On the fundamentals side, McDonald’s, much like Nike, has managed to consistently thwart rising competition over the past several years and maintain leadership position in a stable growth market. McDonald’s dominates on price and convenience, and those features have enduring demand. Regardless of where food trends shift, consumers always want cheap, and they always want fast. McDonald’s always consistently gives consumers both of those better than anyone else in the industry, and as such, MCD stock is supported by enduring long-term growth fundamentals.
Dividend Growth Stocks to Consider: American Electric Power (AEP)
Dividend Yield: 3.4%
Total Dividend Growth (past 5 years): 34%
Total Share Price Return (past 5 years): 55%
When volatility rises in the stock market, investors tend to find shelter in high-yield utility stocks with stable fundamentals.

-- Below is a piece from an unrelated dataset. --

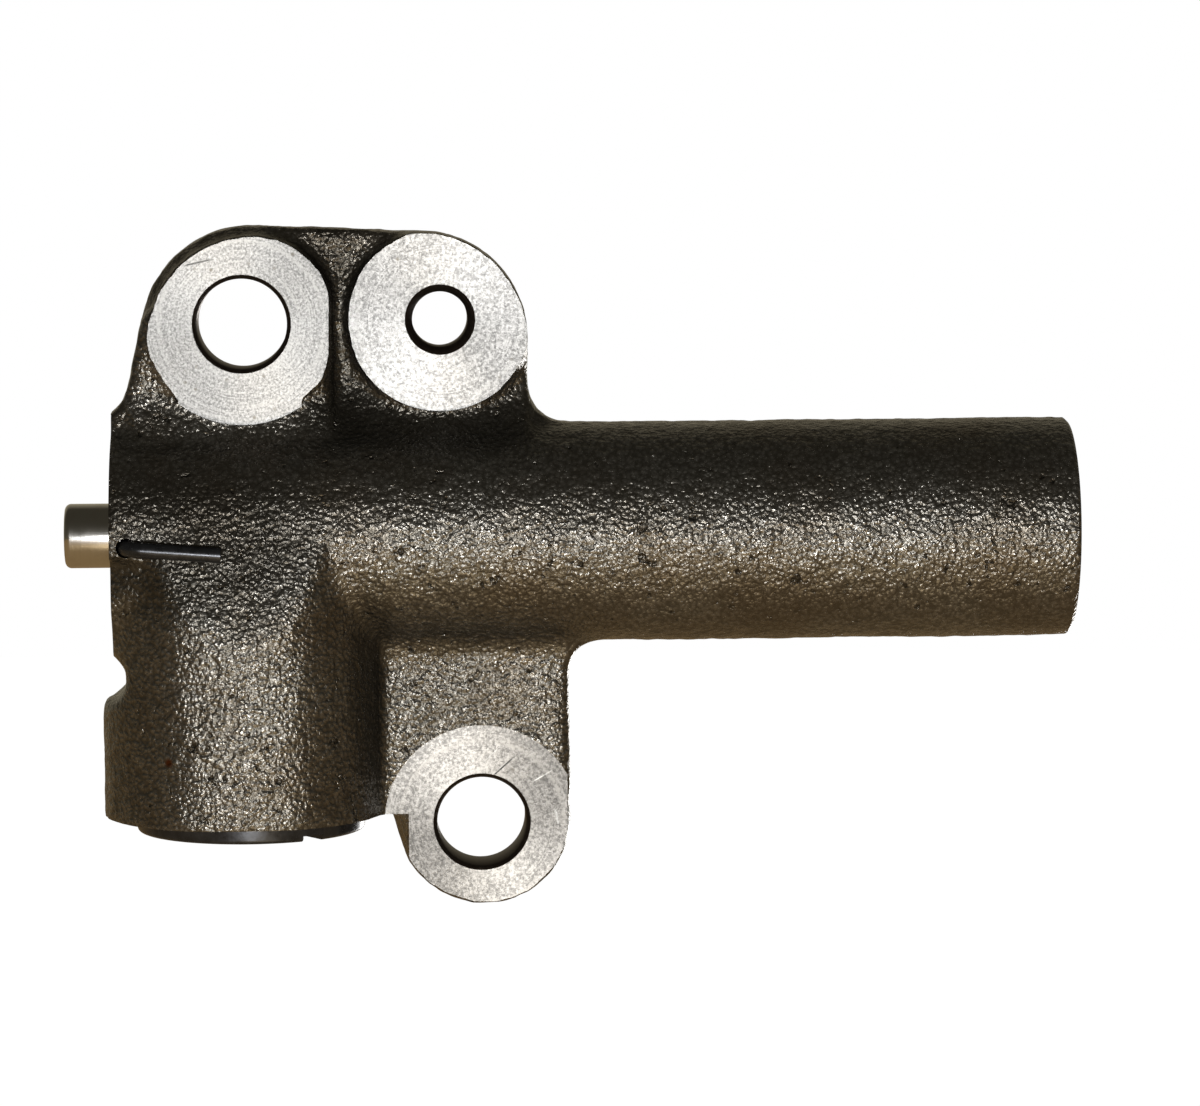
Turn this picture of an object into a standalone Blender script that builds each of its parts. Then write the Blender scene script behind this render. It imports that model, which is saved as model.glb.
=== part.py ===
"""Hydraulic tensioner of a timing belt, bolted to the front of an engine.

The origin is the centre of the push rod's end face. +X runs along the barrel towards its closed
end, +Y points into the engine, and +Z is up. Lengths are in millimetres times MM, so in metres.
"""
from math import acos, atan2, cos, degrees, hypot, pi, radians, sin, sqrt, tan

import bmesh
import bpy
from mathutils import Matrix, Vector

MM = 0.001

# Clearances
FIT = 0.25 * MM             # between a moving piece and the wall that guides it
SEAT = 0.2 * MM             # between a fixed piece and its seat
REST = 0.3 * MM             # between two pieces that press on each other end to end
PAST = 2.0 * MM             # how far a cutter runs past the face that it opens

# Barrel
BARREL_RADIUS = 13.5 * MM
BARREL_LEFT = 6.0 * MM
BARREL_RIGHT = 123.4 * MM
LEFT_FACE_RADIUS = 15.5 * MM
BORE_RADIUS = 9.0 * MM
BORE_START = 20.2 * MM
POCKET_RADIUS = 8.0 * MM
POCKET_START = 10.0 * MM
BORE_CHAMFER = 0.6 * MM

# Reservoir
RESERVOIR_X = 21.6 * MM
RESERVOIR_RADIUS = 17.2 * MM
RESERVOIR_BOTTOM = -34.4 * MM
RESERVOIR_TOP = 4.0 * MM
RESERVOIR_FLAT = 1.1 * MM       # how much its front and back are flattened
SHOULDER_TOP = -4.0 * MM        # where the sloped shoulder leaves the barrel
SHOULDER_BOTTOM = -14.0 * MM    # where it meets the flattened front
CHAMBER_X = 22.3 * MM           # the bores lie a little off the casting's middle
CHAMBER_WALL = 4.2 * MM
CHAMBER_TOP = -12.6 * MM
PLUG_LEDGE = 1.3 * MM           # how much wider the plug's bore is than the chamber
PLUG_BORE_TOP = -27.9 * MM
PORT_RADIUS = 2.0 * MM
PORT_DEPTH = 3.6 * MM           # how far the port runs past the barrel bore's wall
NOTCH_X = 4.6 * MM
NOTCH_Z = -16.3 * MM
NOTCH_RADIUS = 2.6 * MM

# Upper plate with two bosses
MOUNTING_Y = 4.2 * MM
PLATE_HALF = 3.7 * MM
BOLT_HOLE_RADIUS = 5.5 * MM
BOLT_CHAMFER = 0.5 * MM
CAST_STOCK = 0.7 * MM           # iron that machining takes off a cast face
CAST_EDGE = 1.6 * MM            # how round the cast edges are
UPPER_LEFT_HOLE = (22.0 * MM, 26.0 * MM)
UPPER_LEFT_SHIFT = (1.1 * MM, -1.5 * MM)    # from the hole to the middle of its corner
UPPER_LEFT_CORNER = 13.4 * MM
UPPER_LEFT_FACE_Y = -5.0 * MM
UPPER_LEFT_FACE_RADIUS = 12.5 * MM
UPPER_LEFT_PAD_RADIUS = 11.2 * MM
UPPER_LEFT_PAD_EDGE = 10.6 * MM    # from the hole to the pad's straight right side
UPPER_RIGHT_HOLE = (46.1 * MM, 26.3 * MM)
UPPER_RIGHT_SHIFT = (-0.3 * MM, -0.4 * MM)
UPPER_RIGHT_CORNER = 10.8 * MM
UPPER_RIGHT_FACE_Y = -3.3 * MM
UPPER_RIGHT_FACE_RADIUS = 11.2 * MM
TAP_RADIUS = 3.4 * MM
TAP_CHAMFER = 0.9 * MM
PLATE_FILLET = 4.8 * MM
PLATE_LEAN = 12.6               # degrees that the plate's left edge leans
PLATE_FOOT_TOP = 18.2 * MM      # where that edge starts to curve out to the left face
PLATE_FOOT_RADIUS = 5.0 * MM
PLATE_FOOT_TURN = 62            # degrees at which the curve meets the left face
WEB_FILLET = 4.0 * MM           # between the plate or lug and the barrel's round side

# Lower lug with one boss
LUG_HALF = 4.0 * MM
LUG_HOLE = (50.7 * MM, -35.5 * MM)
LUG_SHIFT = (0.3 * MM, 0.3 * MM)
LUG_CORNER = 10.6 * MM
LUG_FACE_Y = -3.6 * MM
LUG_FACE_RADIUS = 12.0 * MM
LUG_FILLET = 3.0 * MM
LUG_STEP_X = 41.7 * MM          # left edge of the lug's front under the reservoir's bottom
LUG_HEEL_LEAN = 2.3 * MM        # how far the lug's back reaches past it to the left

# Push rod and stopper pin
ROD_RADIUS = 3.95 * MM
ROD_EDGE = 0.5 * MM
ROD_TRAVEL = 10.5 * MM
PIN_X = 8.0 * MM
PIN_Z = -0.4 * MM
PIN_RADIUS = 0.95 * MM
PIN_BEND = 1.9 * MM
PIN_LEG_END = 19.4 * MM
PIN_DROOP = radians(4.3)
PIN_TIP_Y = -1.6 * MM
PIN_HOLE_DEPTH = 3.1 * MM
PIN_PULL_RATIO = 3.0            # the pin's travel for each unit of the rod's travel

# Seal, bush and circlip behind the left wall
SEAL_LENGTH = 4.4 * MM
SEAL_GROOVE_DEPTH = 2.4 * MM
SEAL_LIP = 1.1 * MM             # half the width of the groove behind the lip
BUSH_LENGTH = 4.6 * MM
CIRCLIP_THICKNESS = 1.0 * MM
CIRCLIP_WIDTH = 1.5 * MM
CIRCLIP_GROOVE = 0.9 * MM
CIRCLIP_OPENING = radians(40)

# Piston and check valve
PISTON_LENGTH = 15.2 * MM
PISTON_NECK = 0.9 * MM
PISTON_NECK_LENGTH = 8.4 * MM
ROD_SOCKET_DEPTH = 5.8 * MM
WEAR_RING_LENGTH = 3.0 * MM
WEAR_RING_THICKNESS = 1.2 * MM
WEAR_RING_FIT = 0.15 * MM
WEAR_RING_OPENING = radians(8)
WEAR_RING_BACK = 2.3 * MM       # from its groove to the piston's back
CHECK_BALL_RADIUS = 1.8 * MM
CHECK_BALL_FIT = 0.1 * MM
VALVE_CAVITY_RADIUS = 3.6 * MM
VALVE_CAVITY_DEPTH = 5.6 * MM
VALVE_SEAT_LENGTH = 2.2 * MM
VALVE_SEAT_SLOPE = radians(45)
OIL_PASSAGE_RADIUS = 1.2 * MM
CROSS_HOLE_RADIUS = 0.9 * MM
CAGE_SHEET = 0.6 * MM
CAGE_FLANGE_RADIUS = 7.6 * MM
CAGE_CROWN_RADIUS = 3.3 * MM
CAGE_CROWN_HEIGHT = 2.6 * MM
CAGE_HOLE_RADIUS = 0.5 * MM
CAGE_HOLE_SPACING = 1.7 * MM
BALL_SPRING_RADIUS = 1.4 * MM
BALL_SPRING_WIRE = 0.22 * MM
BALL_SPRING_TURNS = 4
BALL_SPRING_SEAT = 1.3 * MM     # from the ball's middle to the spring's first turn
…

One such high-yield utility stock is American Electric Power (NYSE:AEP), which has attractive low volatility fundamentals.
On the yield side, AEP stock has a 3.4% dividend yield, which is both quite attractive and in-line with the long term average yield of 3.5%. The payout ratio is reasonable around 60%, implying that the dividend is safe. Meanwhile, dividend growth has been quite attractive at a cumulative 34% over the past five years.
On the fundamentals side, American Electric power is a massive electric utility company that delivers electricity to more than 5 million customers across eleven states. Demand for electric services isn’t going to waver anytime soon, nor is it going to fluctuate dramatically with economic growth. As such, the demand drivers underlying this business are stable, and stability tends to become more valuable to investors during volatile times.
As of this writing, Luke Lango was long INTC, KO, NKE, KSS, MCD, and AEP.